- Born: 1983 (age 42–43) Miami, Florida, U.S.
- Education: Florida International University (BFA), Ohio State University (MFA)
- Occupations: Ceramicist, sculptor, educator
- Website: nataliaarbelaez.com

= Natalia Arbelaez =

American ceramicist, educator (born 1983)

Natalia Arbelaez (born 1983) is an American ceramicist, sculptor, and educator. Her figurative sculptures draw from her Colombian heritage, the history of pre-Columbian art and ceramics, and her identity as a first generation Colombian American. She has taught art at the University of Washington in Seattle, since 2024.

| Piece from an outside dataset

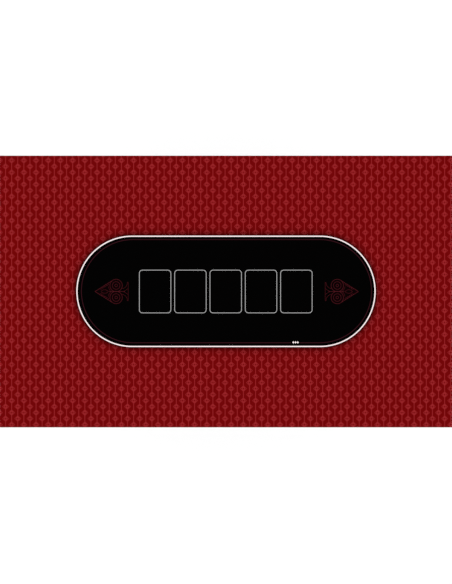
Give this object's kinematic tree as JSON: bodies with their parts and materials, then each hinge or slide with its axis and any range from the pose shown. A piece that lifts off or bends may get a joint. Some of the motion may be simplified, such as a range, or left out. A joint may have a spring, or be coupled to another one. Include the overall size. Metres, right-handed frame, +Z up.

== Early life and education ==
Natalia Arbelaez was born in 1983, in Miami, Florida, to immigrant parents from Colombia. The first four years of her childhood were spent in Medellín, Colombia, followed by a move to Bristol, Connecticut, and a move at age 10 to Miami, Florida. Her history of migration caused an issue of ethnic identity in her youth, and she went through a process of cultural exploration; and had to relearned the Spanish language after moving to Miami.

Arbelaez received a B.F.A. degree (2011) from Florida International University in Westchester, Florida; and a M.F.A. degree (2015) from Ohio State University in Columbus, Ohio.

== Career ==
In 2018, Arbelaez was named the emerging artist by the National Council on Education for the Ceramic Arts (NCECA). In 2018 to 2019, she was the resident artist at Harvard University, where she was able to researched pre-Columbian art. This research influenced her ceramics practice, which reveals Latin American, and Amerindian history, as well as United States history. Her work has themes of gender, and reproduction. She creates her figurative sculptures in terracotta, and often juxtaposes other glazes such as gold or white majolica glaze.

Arbelaez's artwork is in museum collections, including at the Fuller Craft Museum in Brockton, Massachusetts; the Everson Museum of Art in Syracuse, New York; Museum of Arts and Design in New York City; and at the ICA Miami.